Giuliante racconta al cronista de Il Giornale la sua versione sui contenuti delle sue telefonate con Paolo Martino: ”E’ un episodio, se ben ricordo, che risale a due anni fa. Questo Martino mi venne presentato da Lele Mora, che era in contatto con lui per l’organizzazione di alcune serate in Calabria. All’epoca facevo parte della commissione aggiudicatrice di un appalto per l’allargamento del Pio Albergo Trivulzio. Martino mi venne a trovare chiedendomi se potevo fare qualcosa per agevolare una azienda a lui vicina. Io lo ricevetti e con estrema cortesia gli spiegai che non potevo fare assolutamente nulla, anche perché la gara d’appalto era già stata chiusa”.

Il controllo sull’azienda di spedizioni – La ‘Ndrangheta gestiva anche i servizi di distribuzione per la Lombardia della Tnt (ex Traco), società che si occupa anche della consegna di pacchi e posta. Secondo il provvedimento del giudice, la Tnt aveva dato in subappalto a consorzi e cooperative di trasporto (con proprietà dei camion) i servizi di recapito di plichi. Ed è proprio di questi servizi che la ‘Ndrangheta avrebbe assunto il controllo, secondo l’inchiesta della dda, da almeno due anni; anche se da alcune intercettazioni tra Pepe Flachi con il figlio emerge che la criminalità organizzata ha infiltrazioni da almeno un ventennio nella società di spedizione e consegne pacchi in Lombardia.

I summit all’ospedale –  Le riunioni tra Martino e la famiglia Flachi avvenivano in un ufficio dell’istituto ortopedico Galeazzi, dove due capisala calabresi si preoccupavano che i vertici di mafia avvenissero lontano da occhi indiscreti.
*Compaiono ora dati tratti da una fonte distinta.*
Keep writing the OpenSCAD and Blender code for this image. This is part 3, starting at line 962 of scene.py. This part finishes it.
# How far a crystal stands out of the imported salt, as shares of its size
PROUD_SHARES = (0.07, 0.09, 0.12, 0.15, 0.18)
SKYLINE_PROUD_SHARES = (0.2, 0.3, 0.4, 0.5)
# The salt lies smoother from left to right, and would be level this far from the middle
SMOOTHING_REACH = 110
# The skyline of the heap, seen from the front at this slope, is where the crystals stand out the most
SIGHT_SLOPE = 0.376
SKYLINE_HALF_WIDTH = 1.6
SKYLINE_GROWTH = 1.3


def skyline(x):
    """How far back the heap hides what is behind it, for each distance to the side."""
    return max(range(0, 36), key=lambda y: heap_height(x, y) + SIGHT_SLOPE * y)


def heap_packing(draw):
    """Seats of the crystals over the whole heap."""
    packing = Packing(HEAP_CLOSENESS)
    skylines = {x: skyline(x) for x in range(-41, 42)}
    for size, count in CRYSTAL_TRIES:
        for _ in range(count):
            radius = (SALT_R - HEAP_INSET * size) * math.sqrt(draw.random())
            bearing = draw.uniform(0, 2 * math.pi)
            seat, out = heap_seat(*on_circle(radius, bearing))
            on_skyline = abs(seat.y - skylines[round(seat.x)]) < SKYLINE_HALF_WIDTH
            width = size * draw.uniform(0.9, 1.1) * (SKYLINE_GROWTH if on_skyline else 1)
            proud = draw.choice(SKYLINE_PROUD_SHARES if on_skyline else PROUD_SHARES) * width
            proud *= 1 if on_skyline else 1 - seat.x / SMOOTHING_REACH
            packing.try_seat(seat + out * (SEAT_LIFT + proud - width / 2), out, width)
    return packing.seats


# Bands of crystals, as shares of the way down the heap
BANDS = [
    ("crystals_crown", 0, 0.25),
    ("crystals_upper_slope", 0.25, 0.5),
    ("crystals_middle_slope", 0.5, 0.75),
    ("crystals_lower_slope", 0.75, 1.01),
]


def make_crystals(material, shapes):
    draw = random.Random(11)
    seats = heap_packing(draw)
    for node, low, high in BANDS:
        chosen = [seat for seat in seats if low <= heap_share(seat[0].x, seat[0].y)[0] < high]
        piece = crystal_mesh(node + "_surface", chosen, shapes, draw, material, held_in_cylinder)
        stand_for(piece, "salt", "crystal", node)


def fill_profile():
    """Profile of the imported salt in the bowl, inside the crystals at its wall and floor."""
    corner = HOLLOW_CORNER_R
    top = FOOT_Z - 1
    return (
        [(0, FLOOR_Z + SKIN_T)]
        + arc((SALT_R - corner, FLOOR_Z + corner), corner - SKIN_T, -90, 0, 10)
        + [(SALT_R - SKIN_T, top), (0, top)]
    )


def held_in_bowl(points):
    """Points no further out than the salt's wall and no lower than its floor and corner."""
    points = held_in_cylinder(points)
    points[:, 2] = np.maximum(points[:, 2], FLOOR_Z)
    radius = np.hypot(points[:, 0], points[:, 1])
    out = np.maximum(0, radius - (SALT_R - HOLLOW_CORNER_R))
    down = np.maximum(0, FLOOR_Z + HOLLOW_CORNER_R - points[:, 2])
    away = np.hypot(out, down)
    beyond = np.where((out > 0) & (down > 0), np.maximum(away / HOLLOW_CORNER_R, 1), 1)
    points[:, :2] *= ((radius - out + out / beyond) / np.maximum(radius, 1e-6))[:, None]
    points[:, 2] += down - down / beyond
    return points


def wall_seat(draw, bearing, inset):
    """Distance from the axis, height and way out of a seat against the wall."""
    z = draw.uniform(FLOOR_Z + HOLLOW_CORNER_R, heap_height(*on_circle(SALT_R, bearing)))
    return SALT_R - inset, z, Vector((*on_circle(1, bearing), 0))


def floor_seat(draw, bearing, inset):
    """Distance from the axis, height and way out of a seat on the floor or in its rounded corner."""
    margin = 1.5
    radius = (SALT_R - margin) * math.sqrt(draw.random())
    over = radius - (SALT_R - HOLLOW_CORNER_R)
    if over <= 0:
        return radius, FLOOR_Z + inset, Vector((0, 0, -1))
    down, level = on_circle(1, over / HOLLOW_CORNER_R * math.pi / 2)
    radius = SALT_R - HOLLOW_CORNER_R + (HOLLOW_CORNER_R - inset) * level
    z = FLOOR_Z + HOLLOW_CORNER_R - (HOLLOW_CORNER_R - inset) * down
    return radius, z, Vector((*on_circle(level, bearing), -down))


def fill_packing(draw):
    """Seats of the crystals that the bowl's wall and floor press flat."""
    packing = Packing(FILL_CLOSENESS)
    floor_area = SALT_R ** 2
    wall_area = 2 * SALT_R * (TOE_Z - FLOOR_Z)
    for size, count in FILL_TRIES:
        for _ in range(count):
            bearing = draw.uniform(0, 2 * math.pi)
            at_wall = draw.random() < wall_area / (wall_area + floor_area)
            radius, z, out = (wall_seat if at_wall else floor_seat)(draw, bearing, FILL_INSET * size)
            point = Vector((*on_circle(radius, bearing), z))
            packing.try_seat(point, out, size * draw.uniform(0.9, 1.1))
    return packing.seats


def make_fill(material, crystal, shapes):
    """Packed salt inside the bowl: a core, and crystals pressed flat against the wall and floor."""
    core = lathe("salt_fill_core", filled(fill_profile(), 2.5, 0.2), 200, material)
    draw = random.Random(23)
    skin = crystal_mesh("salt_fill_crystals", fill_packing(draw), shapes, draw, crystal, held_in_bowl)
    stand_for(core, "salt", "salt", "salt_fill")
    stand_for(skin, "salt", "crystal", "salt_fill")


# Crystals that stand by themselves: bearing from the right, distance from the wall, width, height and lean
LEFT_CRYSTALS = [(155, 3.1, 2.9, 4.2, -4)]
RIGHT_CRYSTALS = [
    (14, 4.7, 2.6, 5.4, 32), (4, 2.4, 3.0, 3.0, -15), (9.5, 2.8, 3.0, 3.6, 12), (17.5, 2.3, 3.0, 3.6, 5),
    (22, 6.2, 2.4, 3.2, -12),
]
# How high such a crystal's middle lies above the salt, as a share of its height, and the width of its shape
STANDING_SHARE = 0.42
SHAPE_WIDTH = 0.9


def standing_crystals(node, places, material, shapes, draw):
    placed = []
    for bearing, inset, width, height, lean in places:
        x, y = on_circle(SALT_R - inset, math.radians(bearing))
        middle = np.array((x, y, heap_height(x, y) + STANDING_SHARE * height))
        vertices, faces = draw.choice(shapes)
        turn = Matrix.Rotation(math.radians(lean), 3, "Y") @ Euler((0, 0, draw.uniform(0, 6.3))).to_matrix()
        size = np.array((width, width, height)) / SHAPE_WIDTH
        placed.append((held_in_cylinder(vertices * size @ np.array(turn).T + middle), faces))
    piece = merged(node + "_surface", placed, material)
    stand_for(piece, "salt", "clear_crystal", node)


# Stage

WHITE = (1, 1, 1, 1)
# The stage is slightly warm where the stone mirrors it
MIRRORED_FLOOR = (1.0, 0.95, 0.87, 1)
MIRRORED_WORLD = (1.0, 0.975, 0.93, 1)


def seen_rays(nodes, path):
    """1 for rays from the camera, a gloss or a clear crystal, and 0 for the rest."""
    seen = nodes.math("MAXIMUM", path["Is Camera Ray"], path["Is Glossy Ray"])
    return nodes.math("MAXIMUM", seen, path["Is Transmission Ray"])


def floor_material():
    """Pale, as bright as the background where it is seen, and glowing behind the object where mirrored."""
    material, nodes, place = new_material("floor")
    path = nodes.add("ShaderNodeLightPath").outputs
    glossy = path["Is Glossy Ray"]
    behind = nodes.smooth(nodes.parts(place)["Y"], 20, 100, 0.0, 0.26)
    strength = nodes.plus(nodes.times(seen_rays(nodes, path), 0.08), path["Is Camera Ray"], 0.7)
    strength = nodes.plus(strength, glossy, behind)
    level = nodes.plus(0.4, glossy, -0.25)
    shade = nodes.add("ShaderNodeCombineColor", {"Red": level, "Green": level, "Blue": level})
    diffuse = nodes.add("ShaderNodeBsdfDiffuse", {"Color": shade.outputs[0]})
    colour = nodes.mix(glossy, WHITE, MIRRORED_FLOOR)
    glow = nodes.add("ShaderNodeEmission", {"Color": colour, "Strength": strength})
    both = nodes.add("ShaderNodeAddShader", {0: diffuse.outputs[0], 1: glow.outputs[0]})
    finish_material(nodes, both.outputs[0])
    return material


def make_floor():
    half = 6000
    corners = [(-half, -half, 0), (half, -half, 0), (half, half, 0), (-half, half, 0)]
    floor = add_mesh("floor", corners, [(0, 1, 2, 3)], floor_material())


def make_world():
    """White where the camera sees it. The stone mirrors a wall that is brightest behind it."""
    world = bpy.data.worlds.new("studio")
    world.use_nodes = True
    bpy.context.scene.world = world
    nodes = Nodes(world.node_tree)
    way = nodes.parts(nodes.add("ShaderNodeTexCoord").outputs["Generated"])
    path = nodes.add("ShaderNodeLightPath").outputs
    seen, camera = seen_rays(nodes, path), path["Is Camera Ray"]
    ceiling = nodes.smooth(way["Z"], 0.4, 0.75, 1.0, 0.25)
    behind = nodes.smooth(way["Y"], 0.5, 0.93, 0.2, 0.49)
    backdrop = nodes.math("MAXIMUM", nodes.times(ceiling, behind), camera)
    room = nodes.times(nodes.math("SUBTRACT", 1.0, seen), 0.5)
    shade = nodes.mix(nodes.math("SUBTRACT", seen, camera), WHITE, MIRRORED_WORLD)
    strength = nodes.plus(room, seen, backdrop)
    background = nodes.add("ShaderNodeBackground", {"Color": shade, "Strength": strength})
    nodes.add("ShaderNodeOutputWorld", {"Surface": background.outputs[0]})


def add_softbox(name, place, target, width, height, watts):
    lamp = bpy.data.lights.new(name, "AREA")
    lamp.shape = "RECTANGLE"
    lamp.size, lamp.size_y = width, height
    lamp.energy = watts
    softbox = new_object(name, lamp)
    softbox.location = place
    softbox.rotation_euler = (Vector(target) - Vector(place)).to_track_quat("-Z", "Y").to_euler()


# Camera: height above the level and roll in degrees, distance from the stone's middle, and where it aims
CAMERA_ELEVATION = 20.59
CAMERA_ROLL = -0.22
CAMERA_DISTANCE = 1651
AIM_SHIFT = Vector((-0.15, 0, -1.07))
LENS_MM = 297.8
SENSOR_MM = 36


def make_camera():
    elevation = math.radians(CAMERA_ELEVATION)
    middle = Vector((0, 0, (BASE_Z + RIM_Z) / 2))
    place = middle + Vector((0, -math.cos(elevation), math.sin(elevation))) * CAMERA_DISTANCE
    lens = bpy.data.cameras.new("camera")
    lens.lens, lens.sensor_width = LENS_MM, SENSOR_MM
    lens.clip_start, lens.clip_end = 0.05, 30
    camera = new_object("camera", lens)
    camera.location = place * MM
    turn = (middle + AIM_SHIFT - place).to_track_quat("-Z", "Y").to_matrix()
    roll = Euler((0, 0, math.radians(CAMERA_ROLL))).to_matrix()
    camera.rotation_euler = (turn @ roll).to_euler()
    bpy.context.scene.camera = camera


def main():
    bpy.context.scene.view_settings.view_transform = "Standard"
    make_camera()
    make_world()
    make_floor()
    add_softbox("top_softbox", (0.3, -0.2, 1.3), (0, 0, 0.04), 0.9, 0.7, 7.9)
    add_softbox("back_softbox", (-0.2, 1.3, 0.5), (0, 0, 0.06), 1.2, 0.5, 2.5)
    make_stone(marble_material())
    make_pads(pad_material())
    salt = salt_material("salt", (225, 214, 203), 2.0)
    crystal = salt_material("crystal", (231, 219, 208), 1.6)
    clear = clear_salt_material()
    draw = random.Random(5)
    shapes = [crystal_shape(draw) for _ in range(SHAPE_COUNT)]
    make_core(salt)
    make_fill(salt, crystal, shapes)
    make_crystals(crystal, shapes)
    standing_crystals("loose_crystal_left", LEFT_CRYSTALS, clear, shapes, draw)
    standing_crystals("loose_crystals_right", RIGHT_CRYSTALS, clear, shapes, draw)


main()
Dalle carte emerge una spaventosa capacità dell’organizzazione criminale d’infiltrarsi nelle realtà economiche e politiche milanesi. Secondo gli investigatori la famiglia del celebre boss Pepé Flachi avrebbe seguito l’ultima campagna elettorale del consigliere regionale Pdl Antonella Majolo, sorella delle più celebre Tiziana, già assessore comunale a Milano.